Soon after 9/11, Congressman Paul introduced H.R. 3076, the September 11 Marque and Reprisal Act of 2001. According to Paul, “A letter of marque and reprisal is a constitutional tool specifically designed to give the president the authority to respond with appropriate force to those non-state actors who wage war against the United States while limiting his authority to only those responsible for the atrocities of that day. Such a limited authorization is consistent with the doctrine of just war and the practical aim of keeping Americans safe while minimizing the costs in blood and treasure of waging such an operation.”

This is precisely what President Thomas Jefferson did when America’s ships were confronted with Barbary pirates on the high seas.

If the United States government had listened to Ron Paul, we would not have lost nearly 4,000 American soldiers and Marines, spent over $1 trillion, and gotten bogged down in an endless civil war from which there is no equitable extraction. Furthermore, had we listened to Dr. Paul, Osama bin Laden would no doubt be dead, as would most of his al-Qaeda operatives, and we would be less vulnerable to future terrorist attacks, instead of being more vulnerable, which is the case today.

One thing that Pastor Hartman brought up in our meeting in Iowa was the sentiment of many Christians and pastors to defend Israel. Dr. Paul stated that he did not believe that we do Israel any favors and we actually weaken Israel by our constant meddling and intervention. I agree.

Ron Paul is not Israel’s enemy. And neither is he the enemy to Christian liberty and constitutional government.

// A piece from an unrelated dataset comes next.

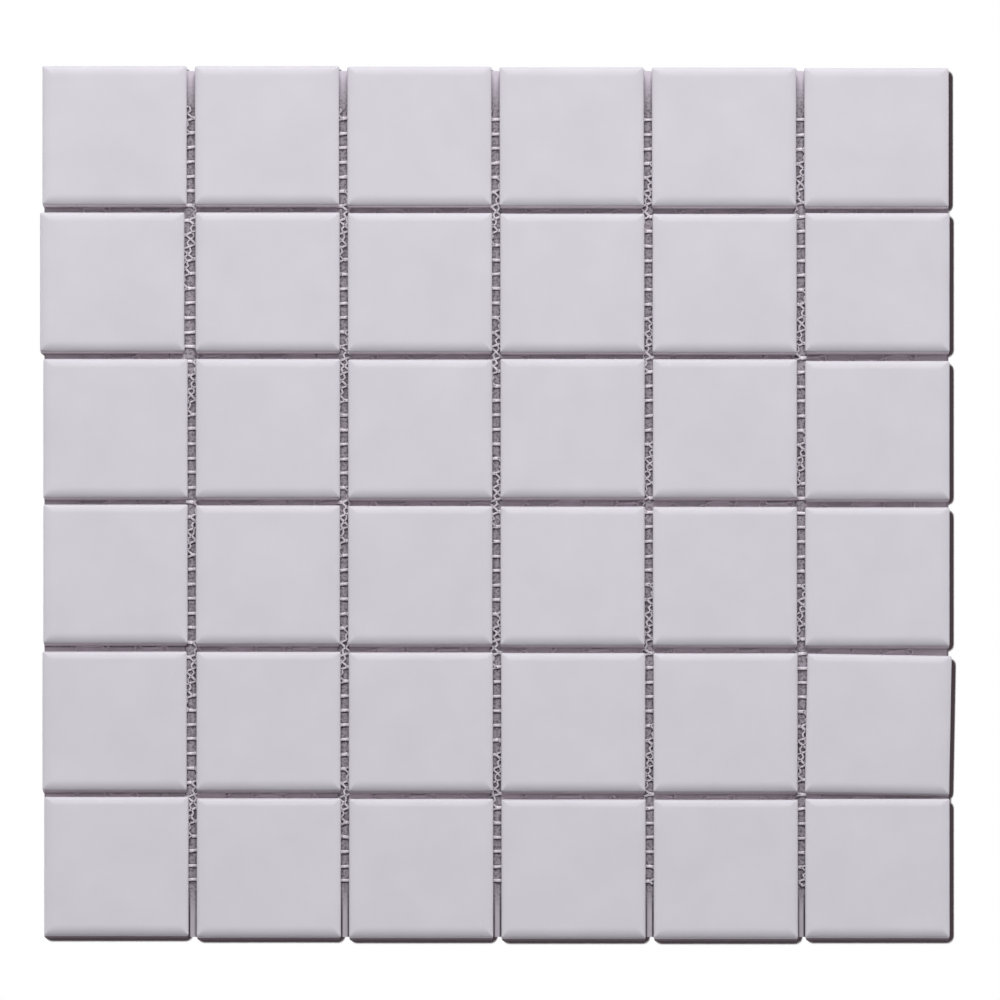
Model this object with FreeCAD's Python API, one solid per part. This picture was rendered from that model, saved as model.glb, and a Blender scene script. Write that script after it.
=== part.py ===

Ron Paul’s non-interventionist and constitutional foreign policy approach would help, not hurt, Israel to resolve tensions with their neighbors. Remember, Israel has more nuclear missiles to defend themselves than all of the Middle East nations combined. Believe me, Israel knows how to defend itself. And know this: America’s constant meddling curses Israel more than it blesses.

Also consider this: according to published reports such as this one in the Houston Chronicle, Ron Paul is receiving more donations from military personnel than any other Presidential candidate in either party. Think seriously about this. Our active duty and retired military personnel clearly endorse with their own contributions Ron Paul’s non-interventionist position above all others.

In the end, if the candidate is a sincere Christian, he will all the more readily obey his or her oath to preserve, protect, and defend the Constitution of the United States. After all, does not our Lord tell us that our yea is to be yea and our nay is to be nay? In other words, genuine believers are to be true to their word. How, then, could a true Christian make a promise before God and the American people to preserve, protect, and defend the U.S. Constitution and then turn around and ignore that promise?

Ron Paul lives his Christian faith and takes his oath to the Constitution seriously. What more could we ask for in a Presidential candidate? Every Christian pastor should seriously consider Congressman Ron Paul. Here is his website: www.ronpaul2008.com

© 2007 Chuck Baldwin – All Rights Reserved

Categories: Christianity · Current Events · Family · News · Personal Freedom · Politics

7 responses so far ↓

  • Terry // November 21, 2007 at 9:19 pm | Reply

    That was excellent. Really great article. I hope the religous sect looks deep into RP’s philosophies. If they spend enough time and thought I think they would see that he is the man to embrace.

  • Desert Rat // November 21, 2007 at 10:11 pm | Reply

    I consider Chuck Baldwin and Ron Paul as two people cut from the same bolt of cloth. It is very easy for the righteous to recognize the righteousness in others. It’s seems as though I now have two true heroes and great Americans that I and many others can attempt to emulate. My mind reals to think of the greatness this country could once again attain… If only – Paul/Baldwin 08′

    Thank you for such a great article. Very inspiring.

  • LibertyOrDeath // November 21, 2007 at 10:23 pm | Reply

    May God give us and Dr. Ron Paul strength.

  • Rick H // November 21, 2007 at 10:53 pm | Reply

    I have known this man and his wife for almost 30 years. He is truly the real deal!! His love of his Lord
    is an intricate part of his life, but he never wears his
    faith on his sleeve.

  • Pat Spurlock // November 22, 2007 at 2:30 am | Reply

    Well said!

  • Grizzle // November 22, 2007 at 3:54 am | Reply

    Good post my freind. Keep talking to your fellow pastors.

    There are two other posts you might want to make:

    1) What a lot of other pastors need to realize is that voting for someone who talks about Christianity isn’t nearly as important as voting for a Christian who acts like a Christian. Am I right?

    His clean, proven record speaks to that.

    2) If you want to keep your communities and let children pray when they want to, it’s a lot easier to kick the federal government out of your business than to try to fight it out in the special interest-saturated congress.

    3) That’s why Christians were attracted to the republican party in the first place. Old Republicans protected their rights to run their own communities and lives.

    Check out my blog, buddy.

    Griz
    http://grizzlegriz.blogspot.com

  • L. Step // November 22, 2007 at 7:56 am | Reply

    Thank you Pastor for the intelligent analysis of the relationship between Ron Paul and Christian faith. He is indeed a good man, and will get my vote. By the way, the Lithuanian flag is a beauty, isn’t it? I married a girl from Lithuania, and my Grandfather came from that country — which had its share of terror under the heel of a government that ours might soon resemble. We have already accepted torture, and denial of fundamental Constitutional rights in the endless “War on Terror” — a turn of events that surely would have made Stalin happy. Ron Paul is one of our last hopes, as the other power-lusting bullies in both the Republican and Democrat Party are in agreement with the fundamental policies now leading toward dictatorship.